WHAT IS ASKED: What follows is a listing; give it again exactly, in its entirety.

DATA SHOWN:

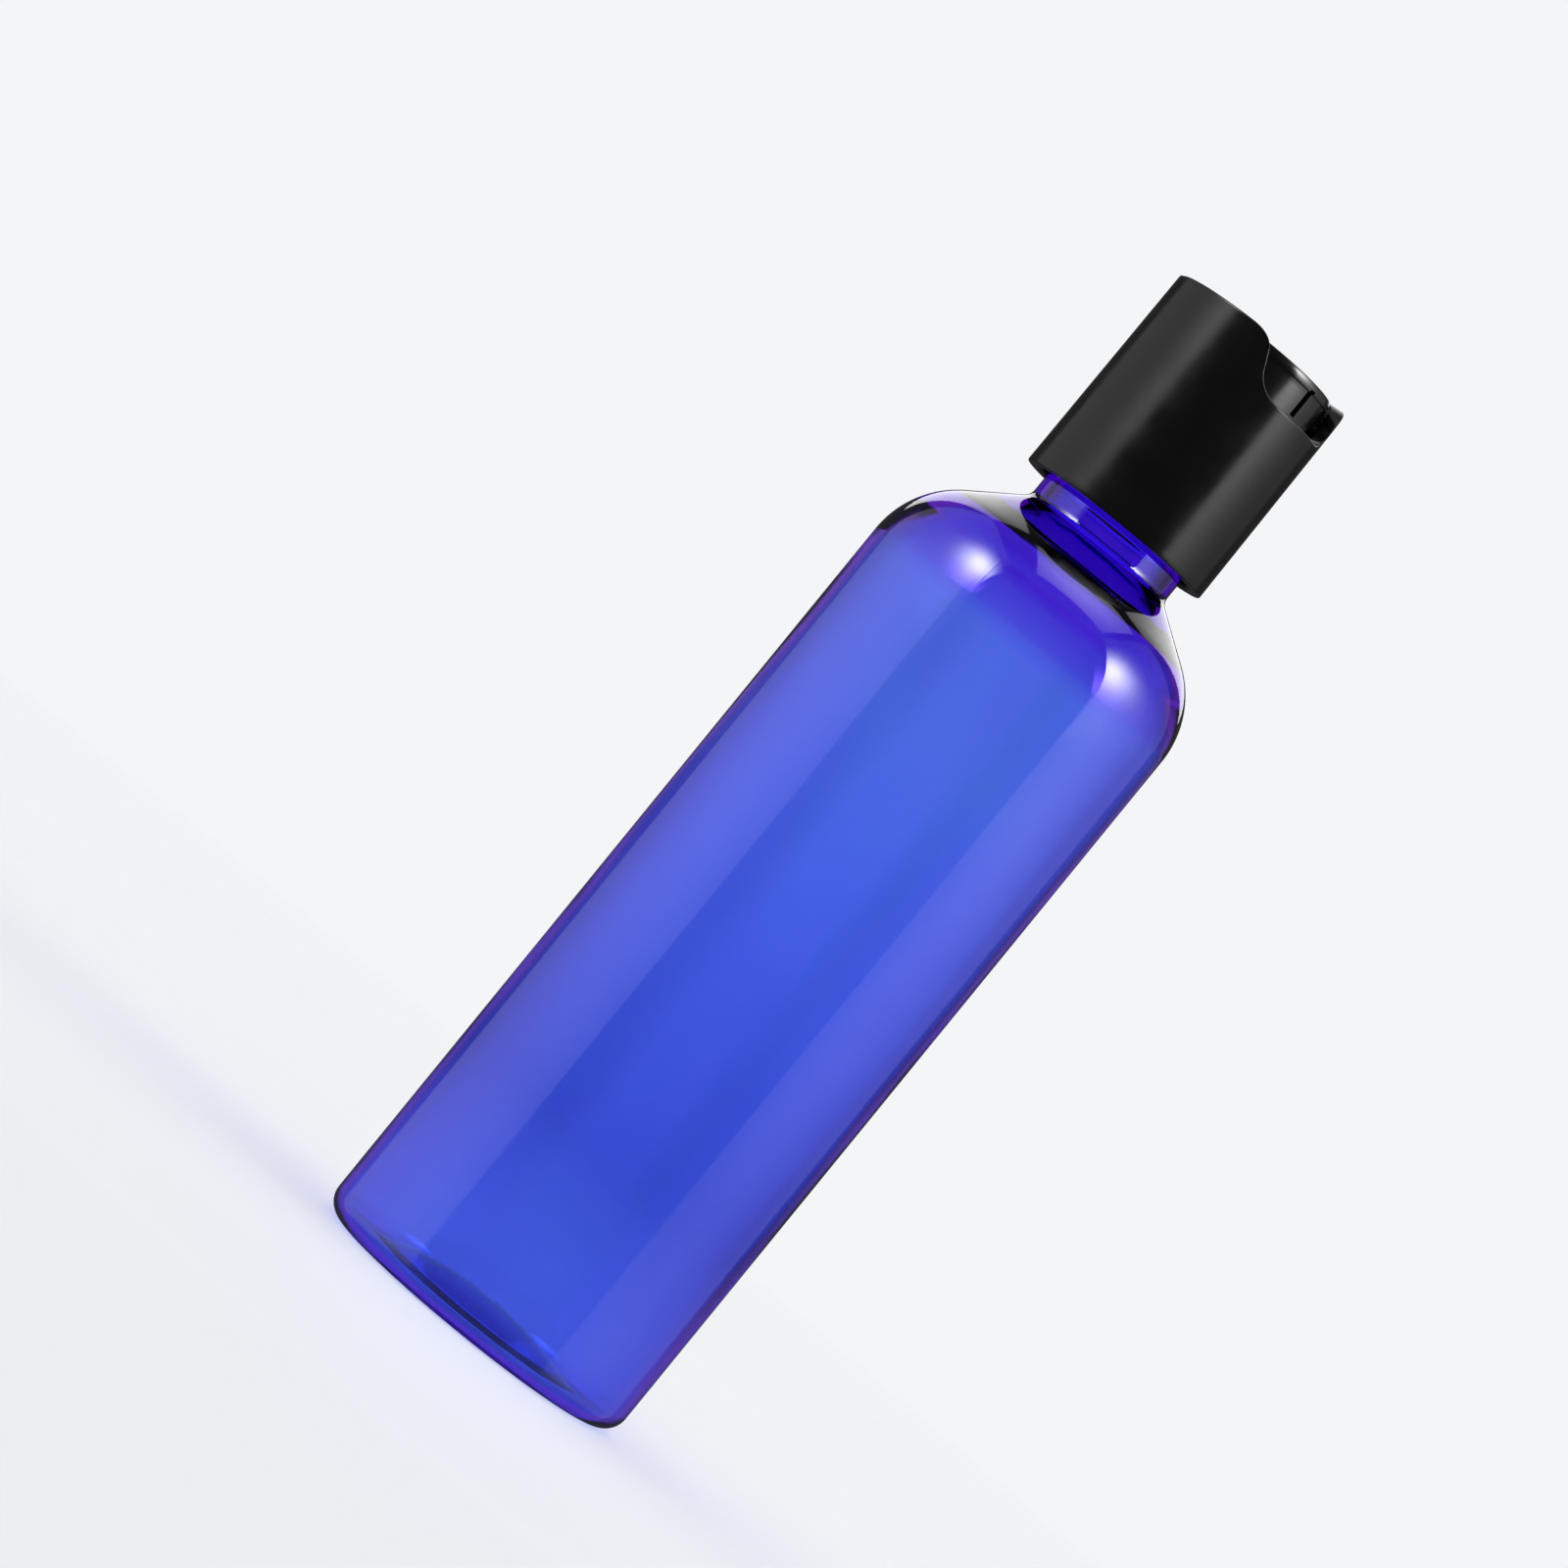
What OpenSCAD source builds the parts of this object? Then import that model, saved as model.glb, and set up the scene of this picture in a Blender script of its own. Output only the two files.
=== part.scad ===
// Squeeze bottle of clear blue plastic with a black disc-top cap.
// The origin is the centre of the base on the standing plane, and +Z points up along the bottle.
// The cap's outlet faces -Y, and the rocking disc turns about a pivot line along X.

/* [Bottle] */
// Outer diameter of the straight body
body_d = 39; // [37:0.5:44]
// Height from the standing plane to the foot of the neck
body_h = 105; // [80:1:140]
// Wall thickness of the body and the shoulder
body_wall = 0.7; // [0.5:0.05:1]
// Radius of the round part of the shoulder
shoulder_r = 11; // [9:0.25:12]
// Slope of the straight part of the shoulder, in degrees
shoulder_slope = 35; // [32:1:40]
// Radius of the heel, between the body and the base
heel_r = 2.5; // [2:0.1:3]
// How much thicker the upper part of the shoulder is than the body
shoulder_extra = 0.55; // [0.4:0.05:0.7]
// Thickness of the flat ring that the bottle stands on
ring_t = 0.8; // [0.7:0.05:1]
// Thickness of the domed push-up in the base
base_t = 1.5; // [1.2:0.1:1.8]
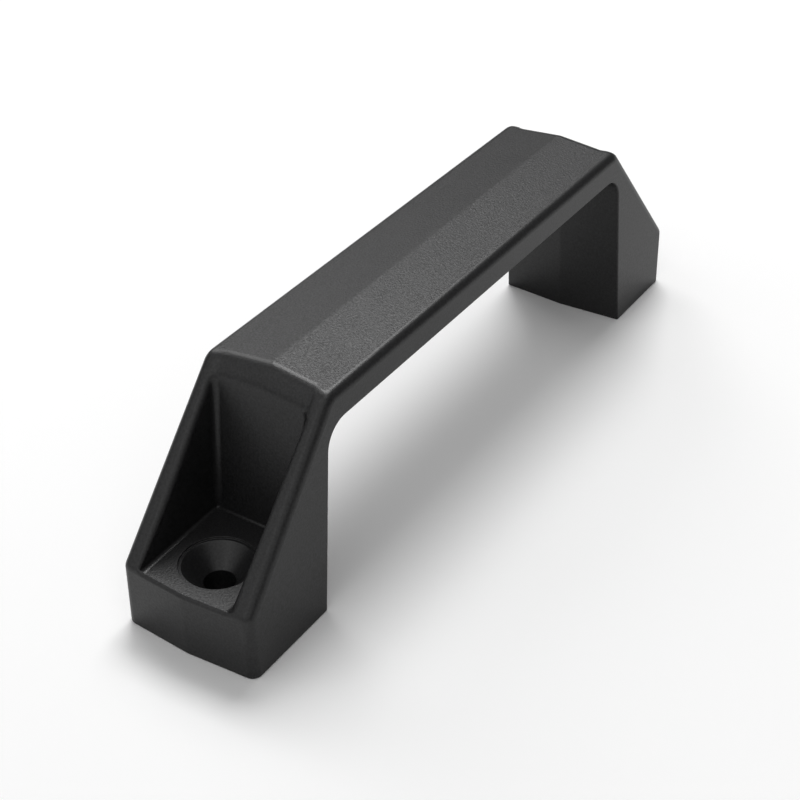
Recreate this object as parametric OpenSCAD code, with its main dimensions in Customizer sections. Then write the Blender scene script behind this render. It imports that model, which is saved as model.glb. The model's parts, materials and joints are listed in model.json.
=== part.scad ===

TASK RESPONSE:
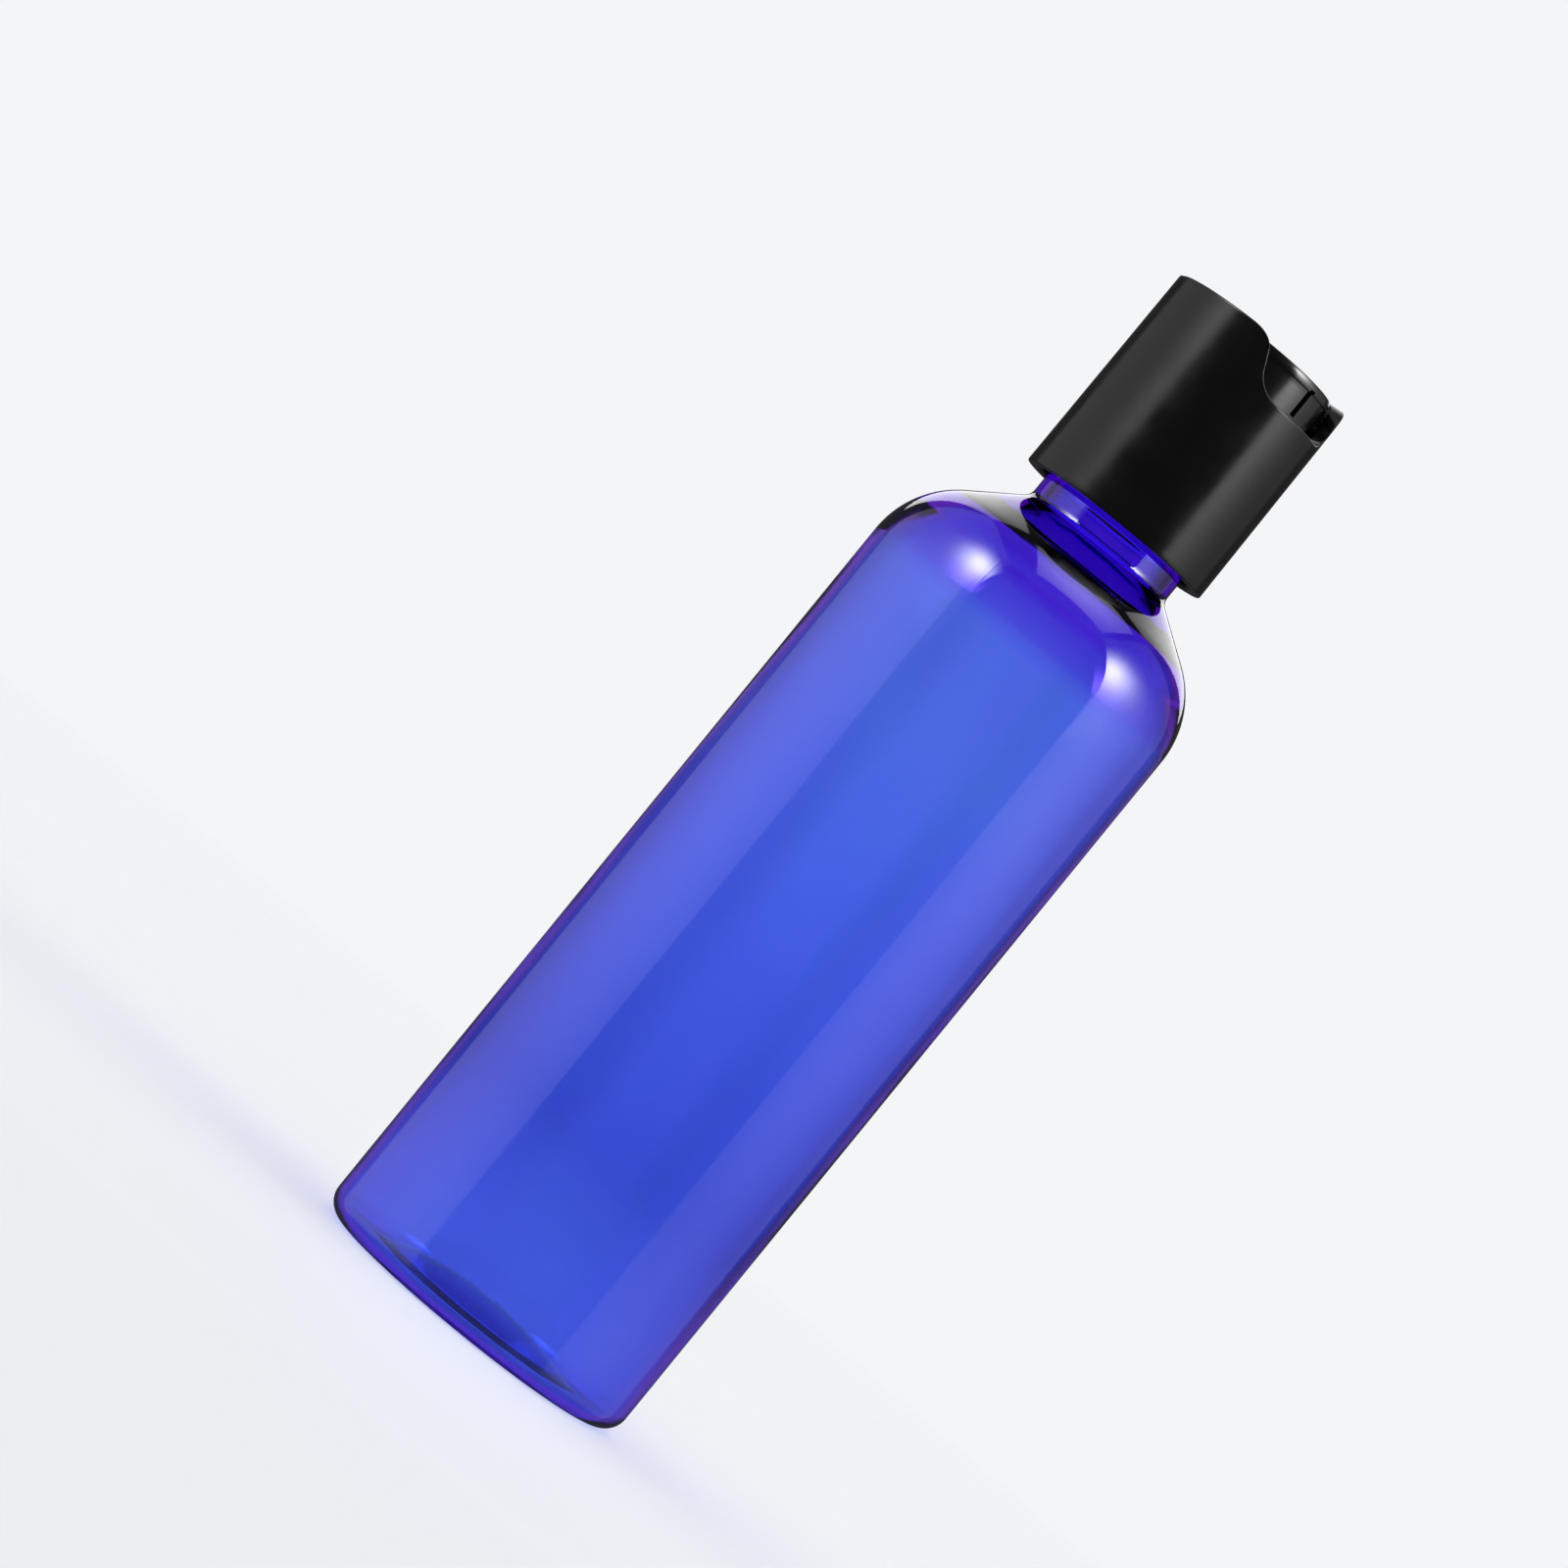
What OpenSCAD source builds the parts of this object? Then import that model, saved as model.glb, and set up the scene of this picture in a Blender script of its own. Output only the two files.
=== part.scad ===
// Squeeze bottle of clear blue plastic with a black disc-top cap.
// The origin is the centre of the base on the standing plane, and +Z points up along the bottle.
// The cap's outlet faces -Y, and the rocking disc turns about a pivot line along X.

/* [Bottle] */
// Outer diameter of the straight body
body_d = 39; // [37:0.5:44]
// Height from the standing plane to the foot of the neck
body_h = 105; // [80:1:140]
// Wall thickness of the body and the shoulder
body_wall = 0.7; // [0.5:0.05:1]
// Radius of the round part of the shoulder
shoulder_r = 11; // [9:0.25:12]
// Slope of the straight part of the shoulder, in degrees
shoulder_slope = 35; // [32:1:40]
// Radius of the heel, between the body and the base
heel_r = 2.5; // [2:0.1:3]
// How much thicker the upper part of the shoulder is than the body
shoulder_extra = 0.55; // [0.4:0.05:0.7]
// Thickness of the flat ring that the bottle stands on
ring_t = 0.8; // [0.7:0.05:1]
// Thickness of the domed push-up in the base
base_t = 1.5; // [1.2:0.1:1.8]
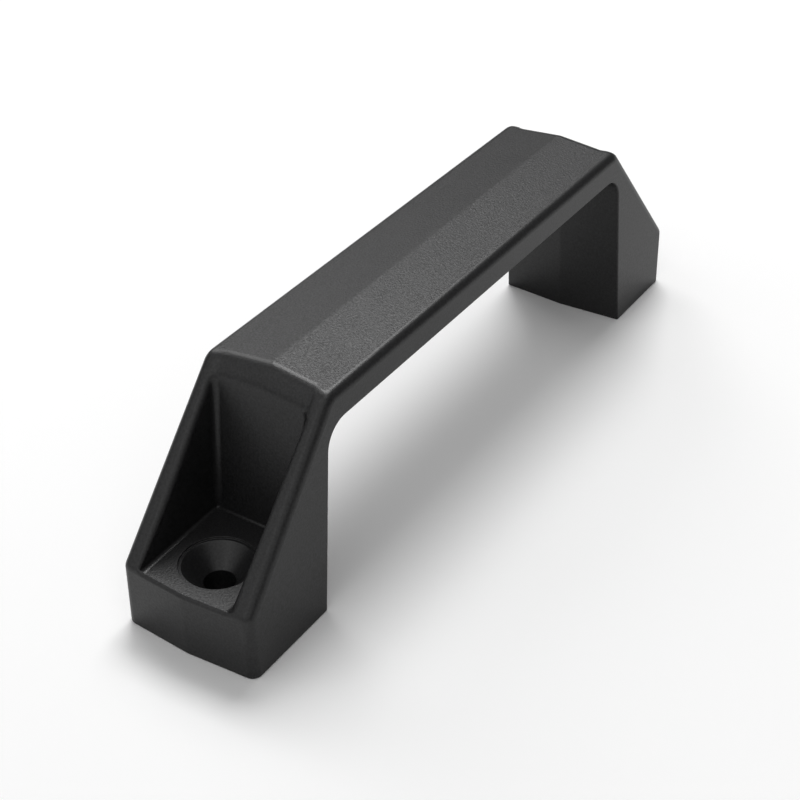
Recreate this object as parametric OpenSCAD code, with its main dimensions in Customizer sections. Then write the Blender scene script behind this render. It imports that model, which is saved as model.glb. The model's parts, materials and joints are listed in model.json.
=== part.scad ===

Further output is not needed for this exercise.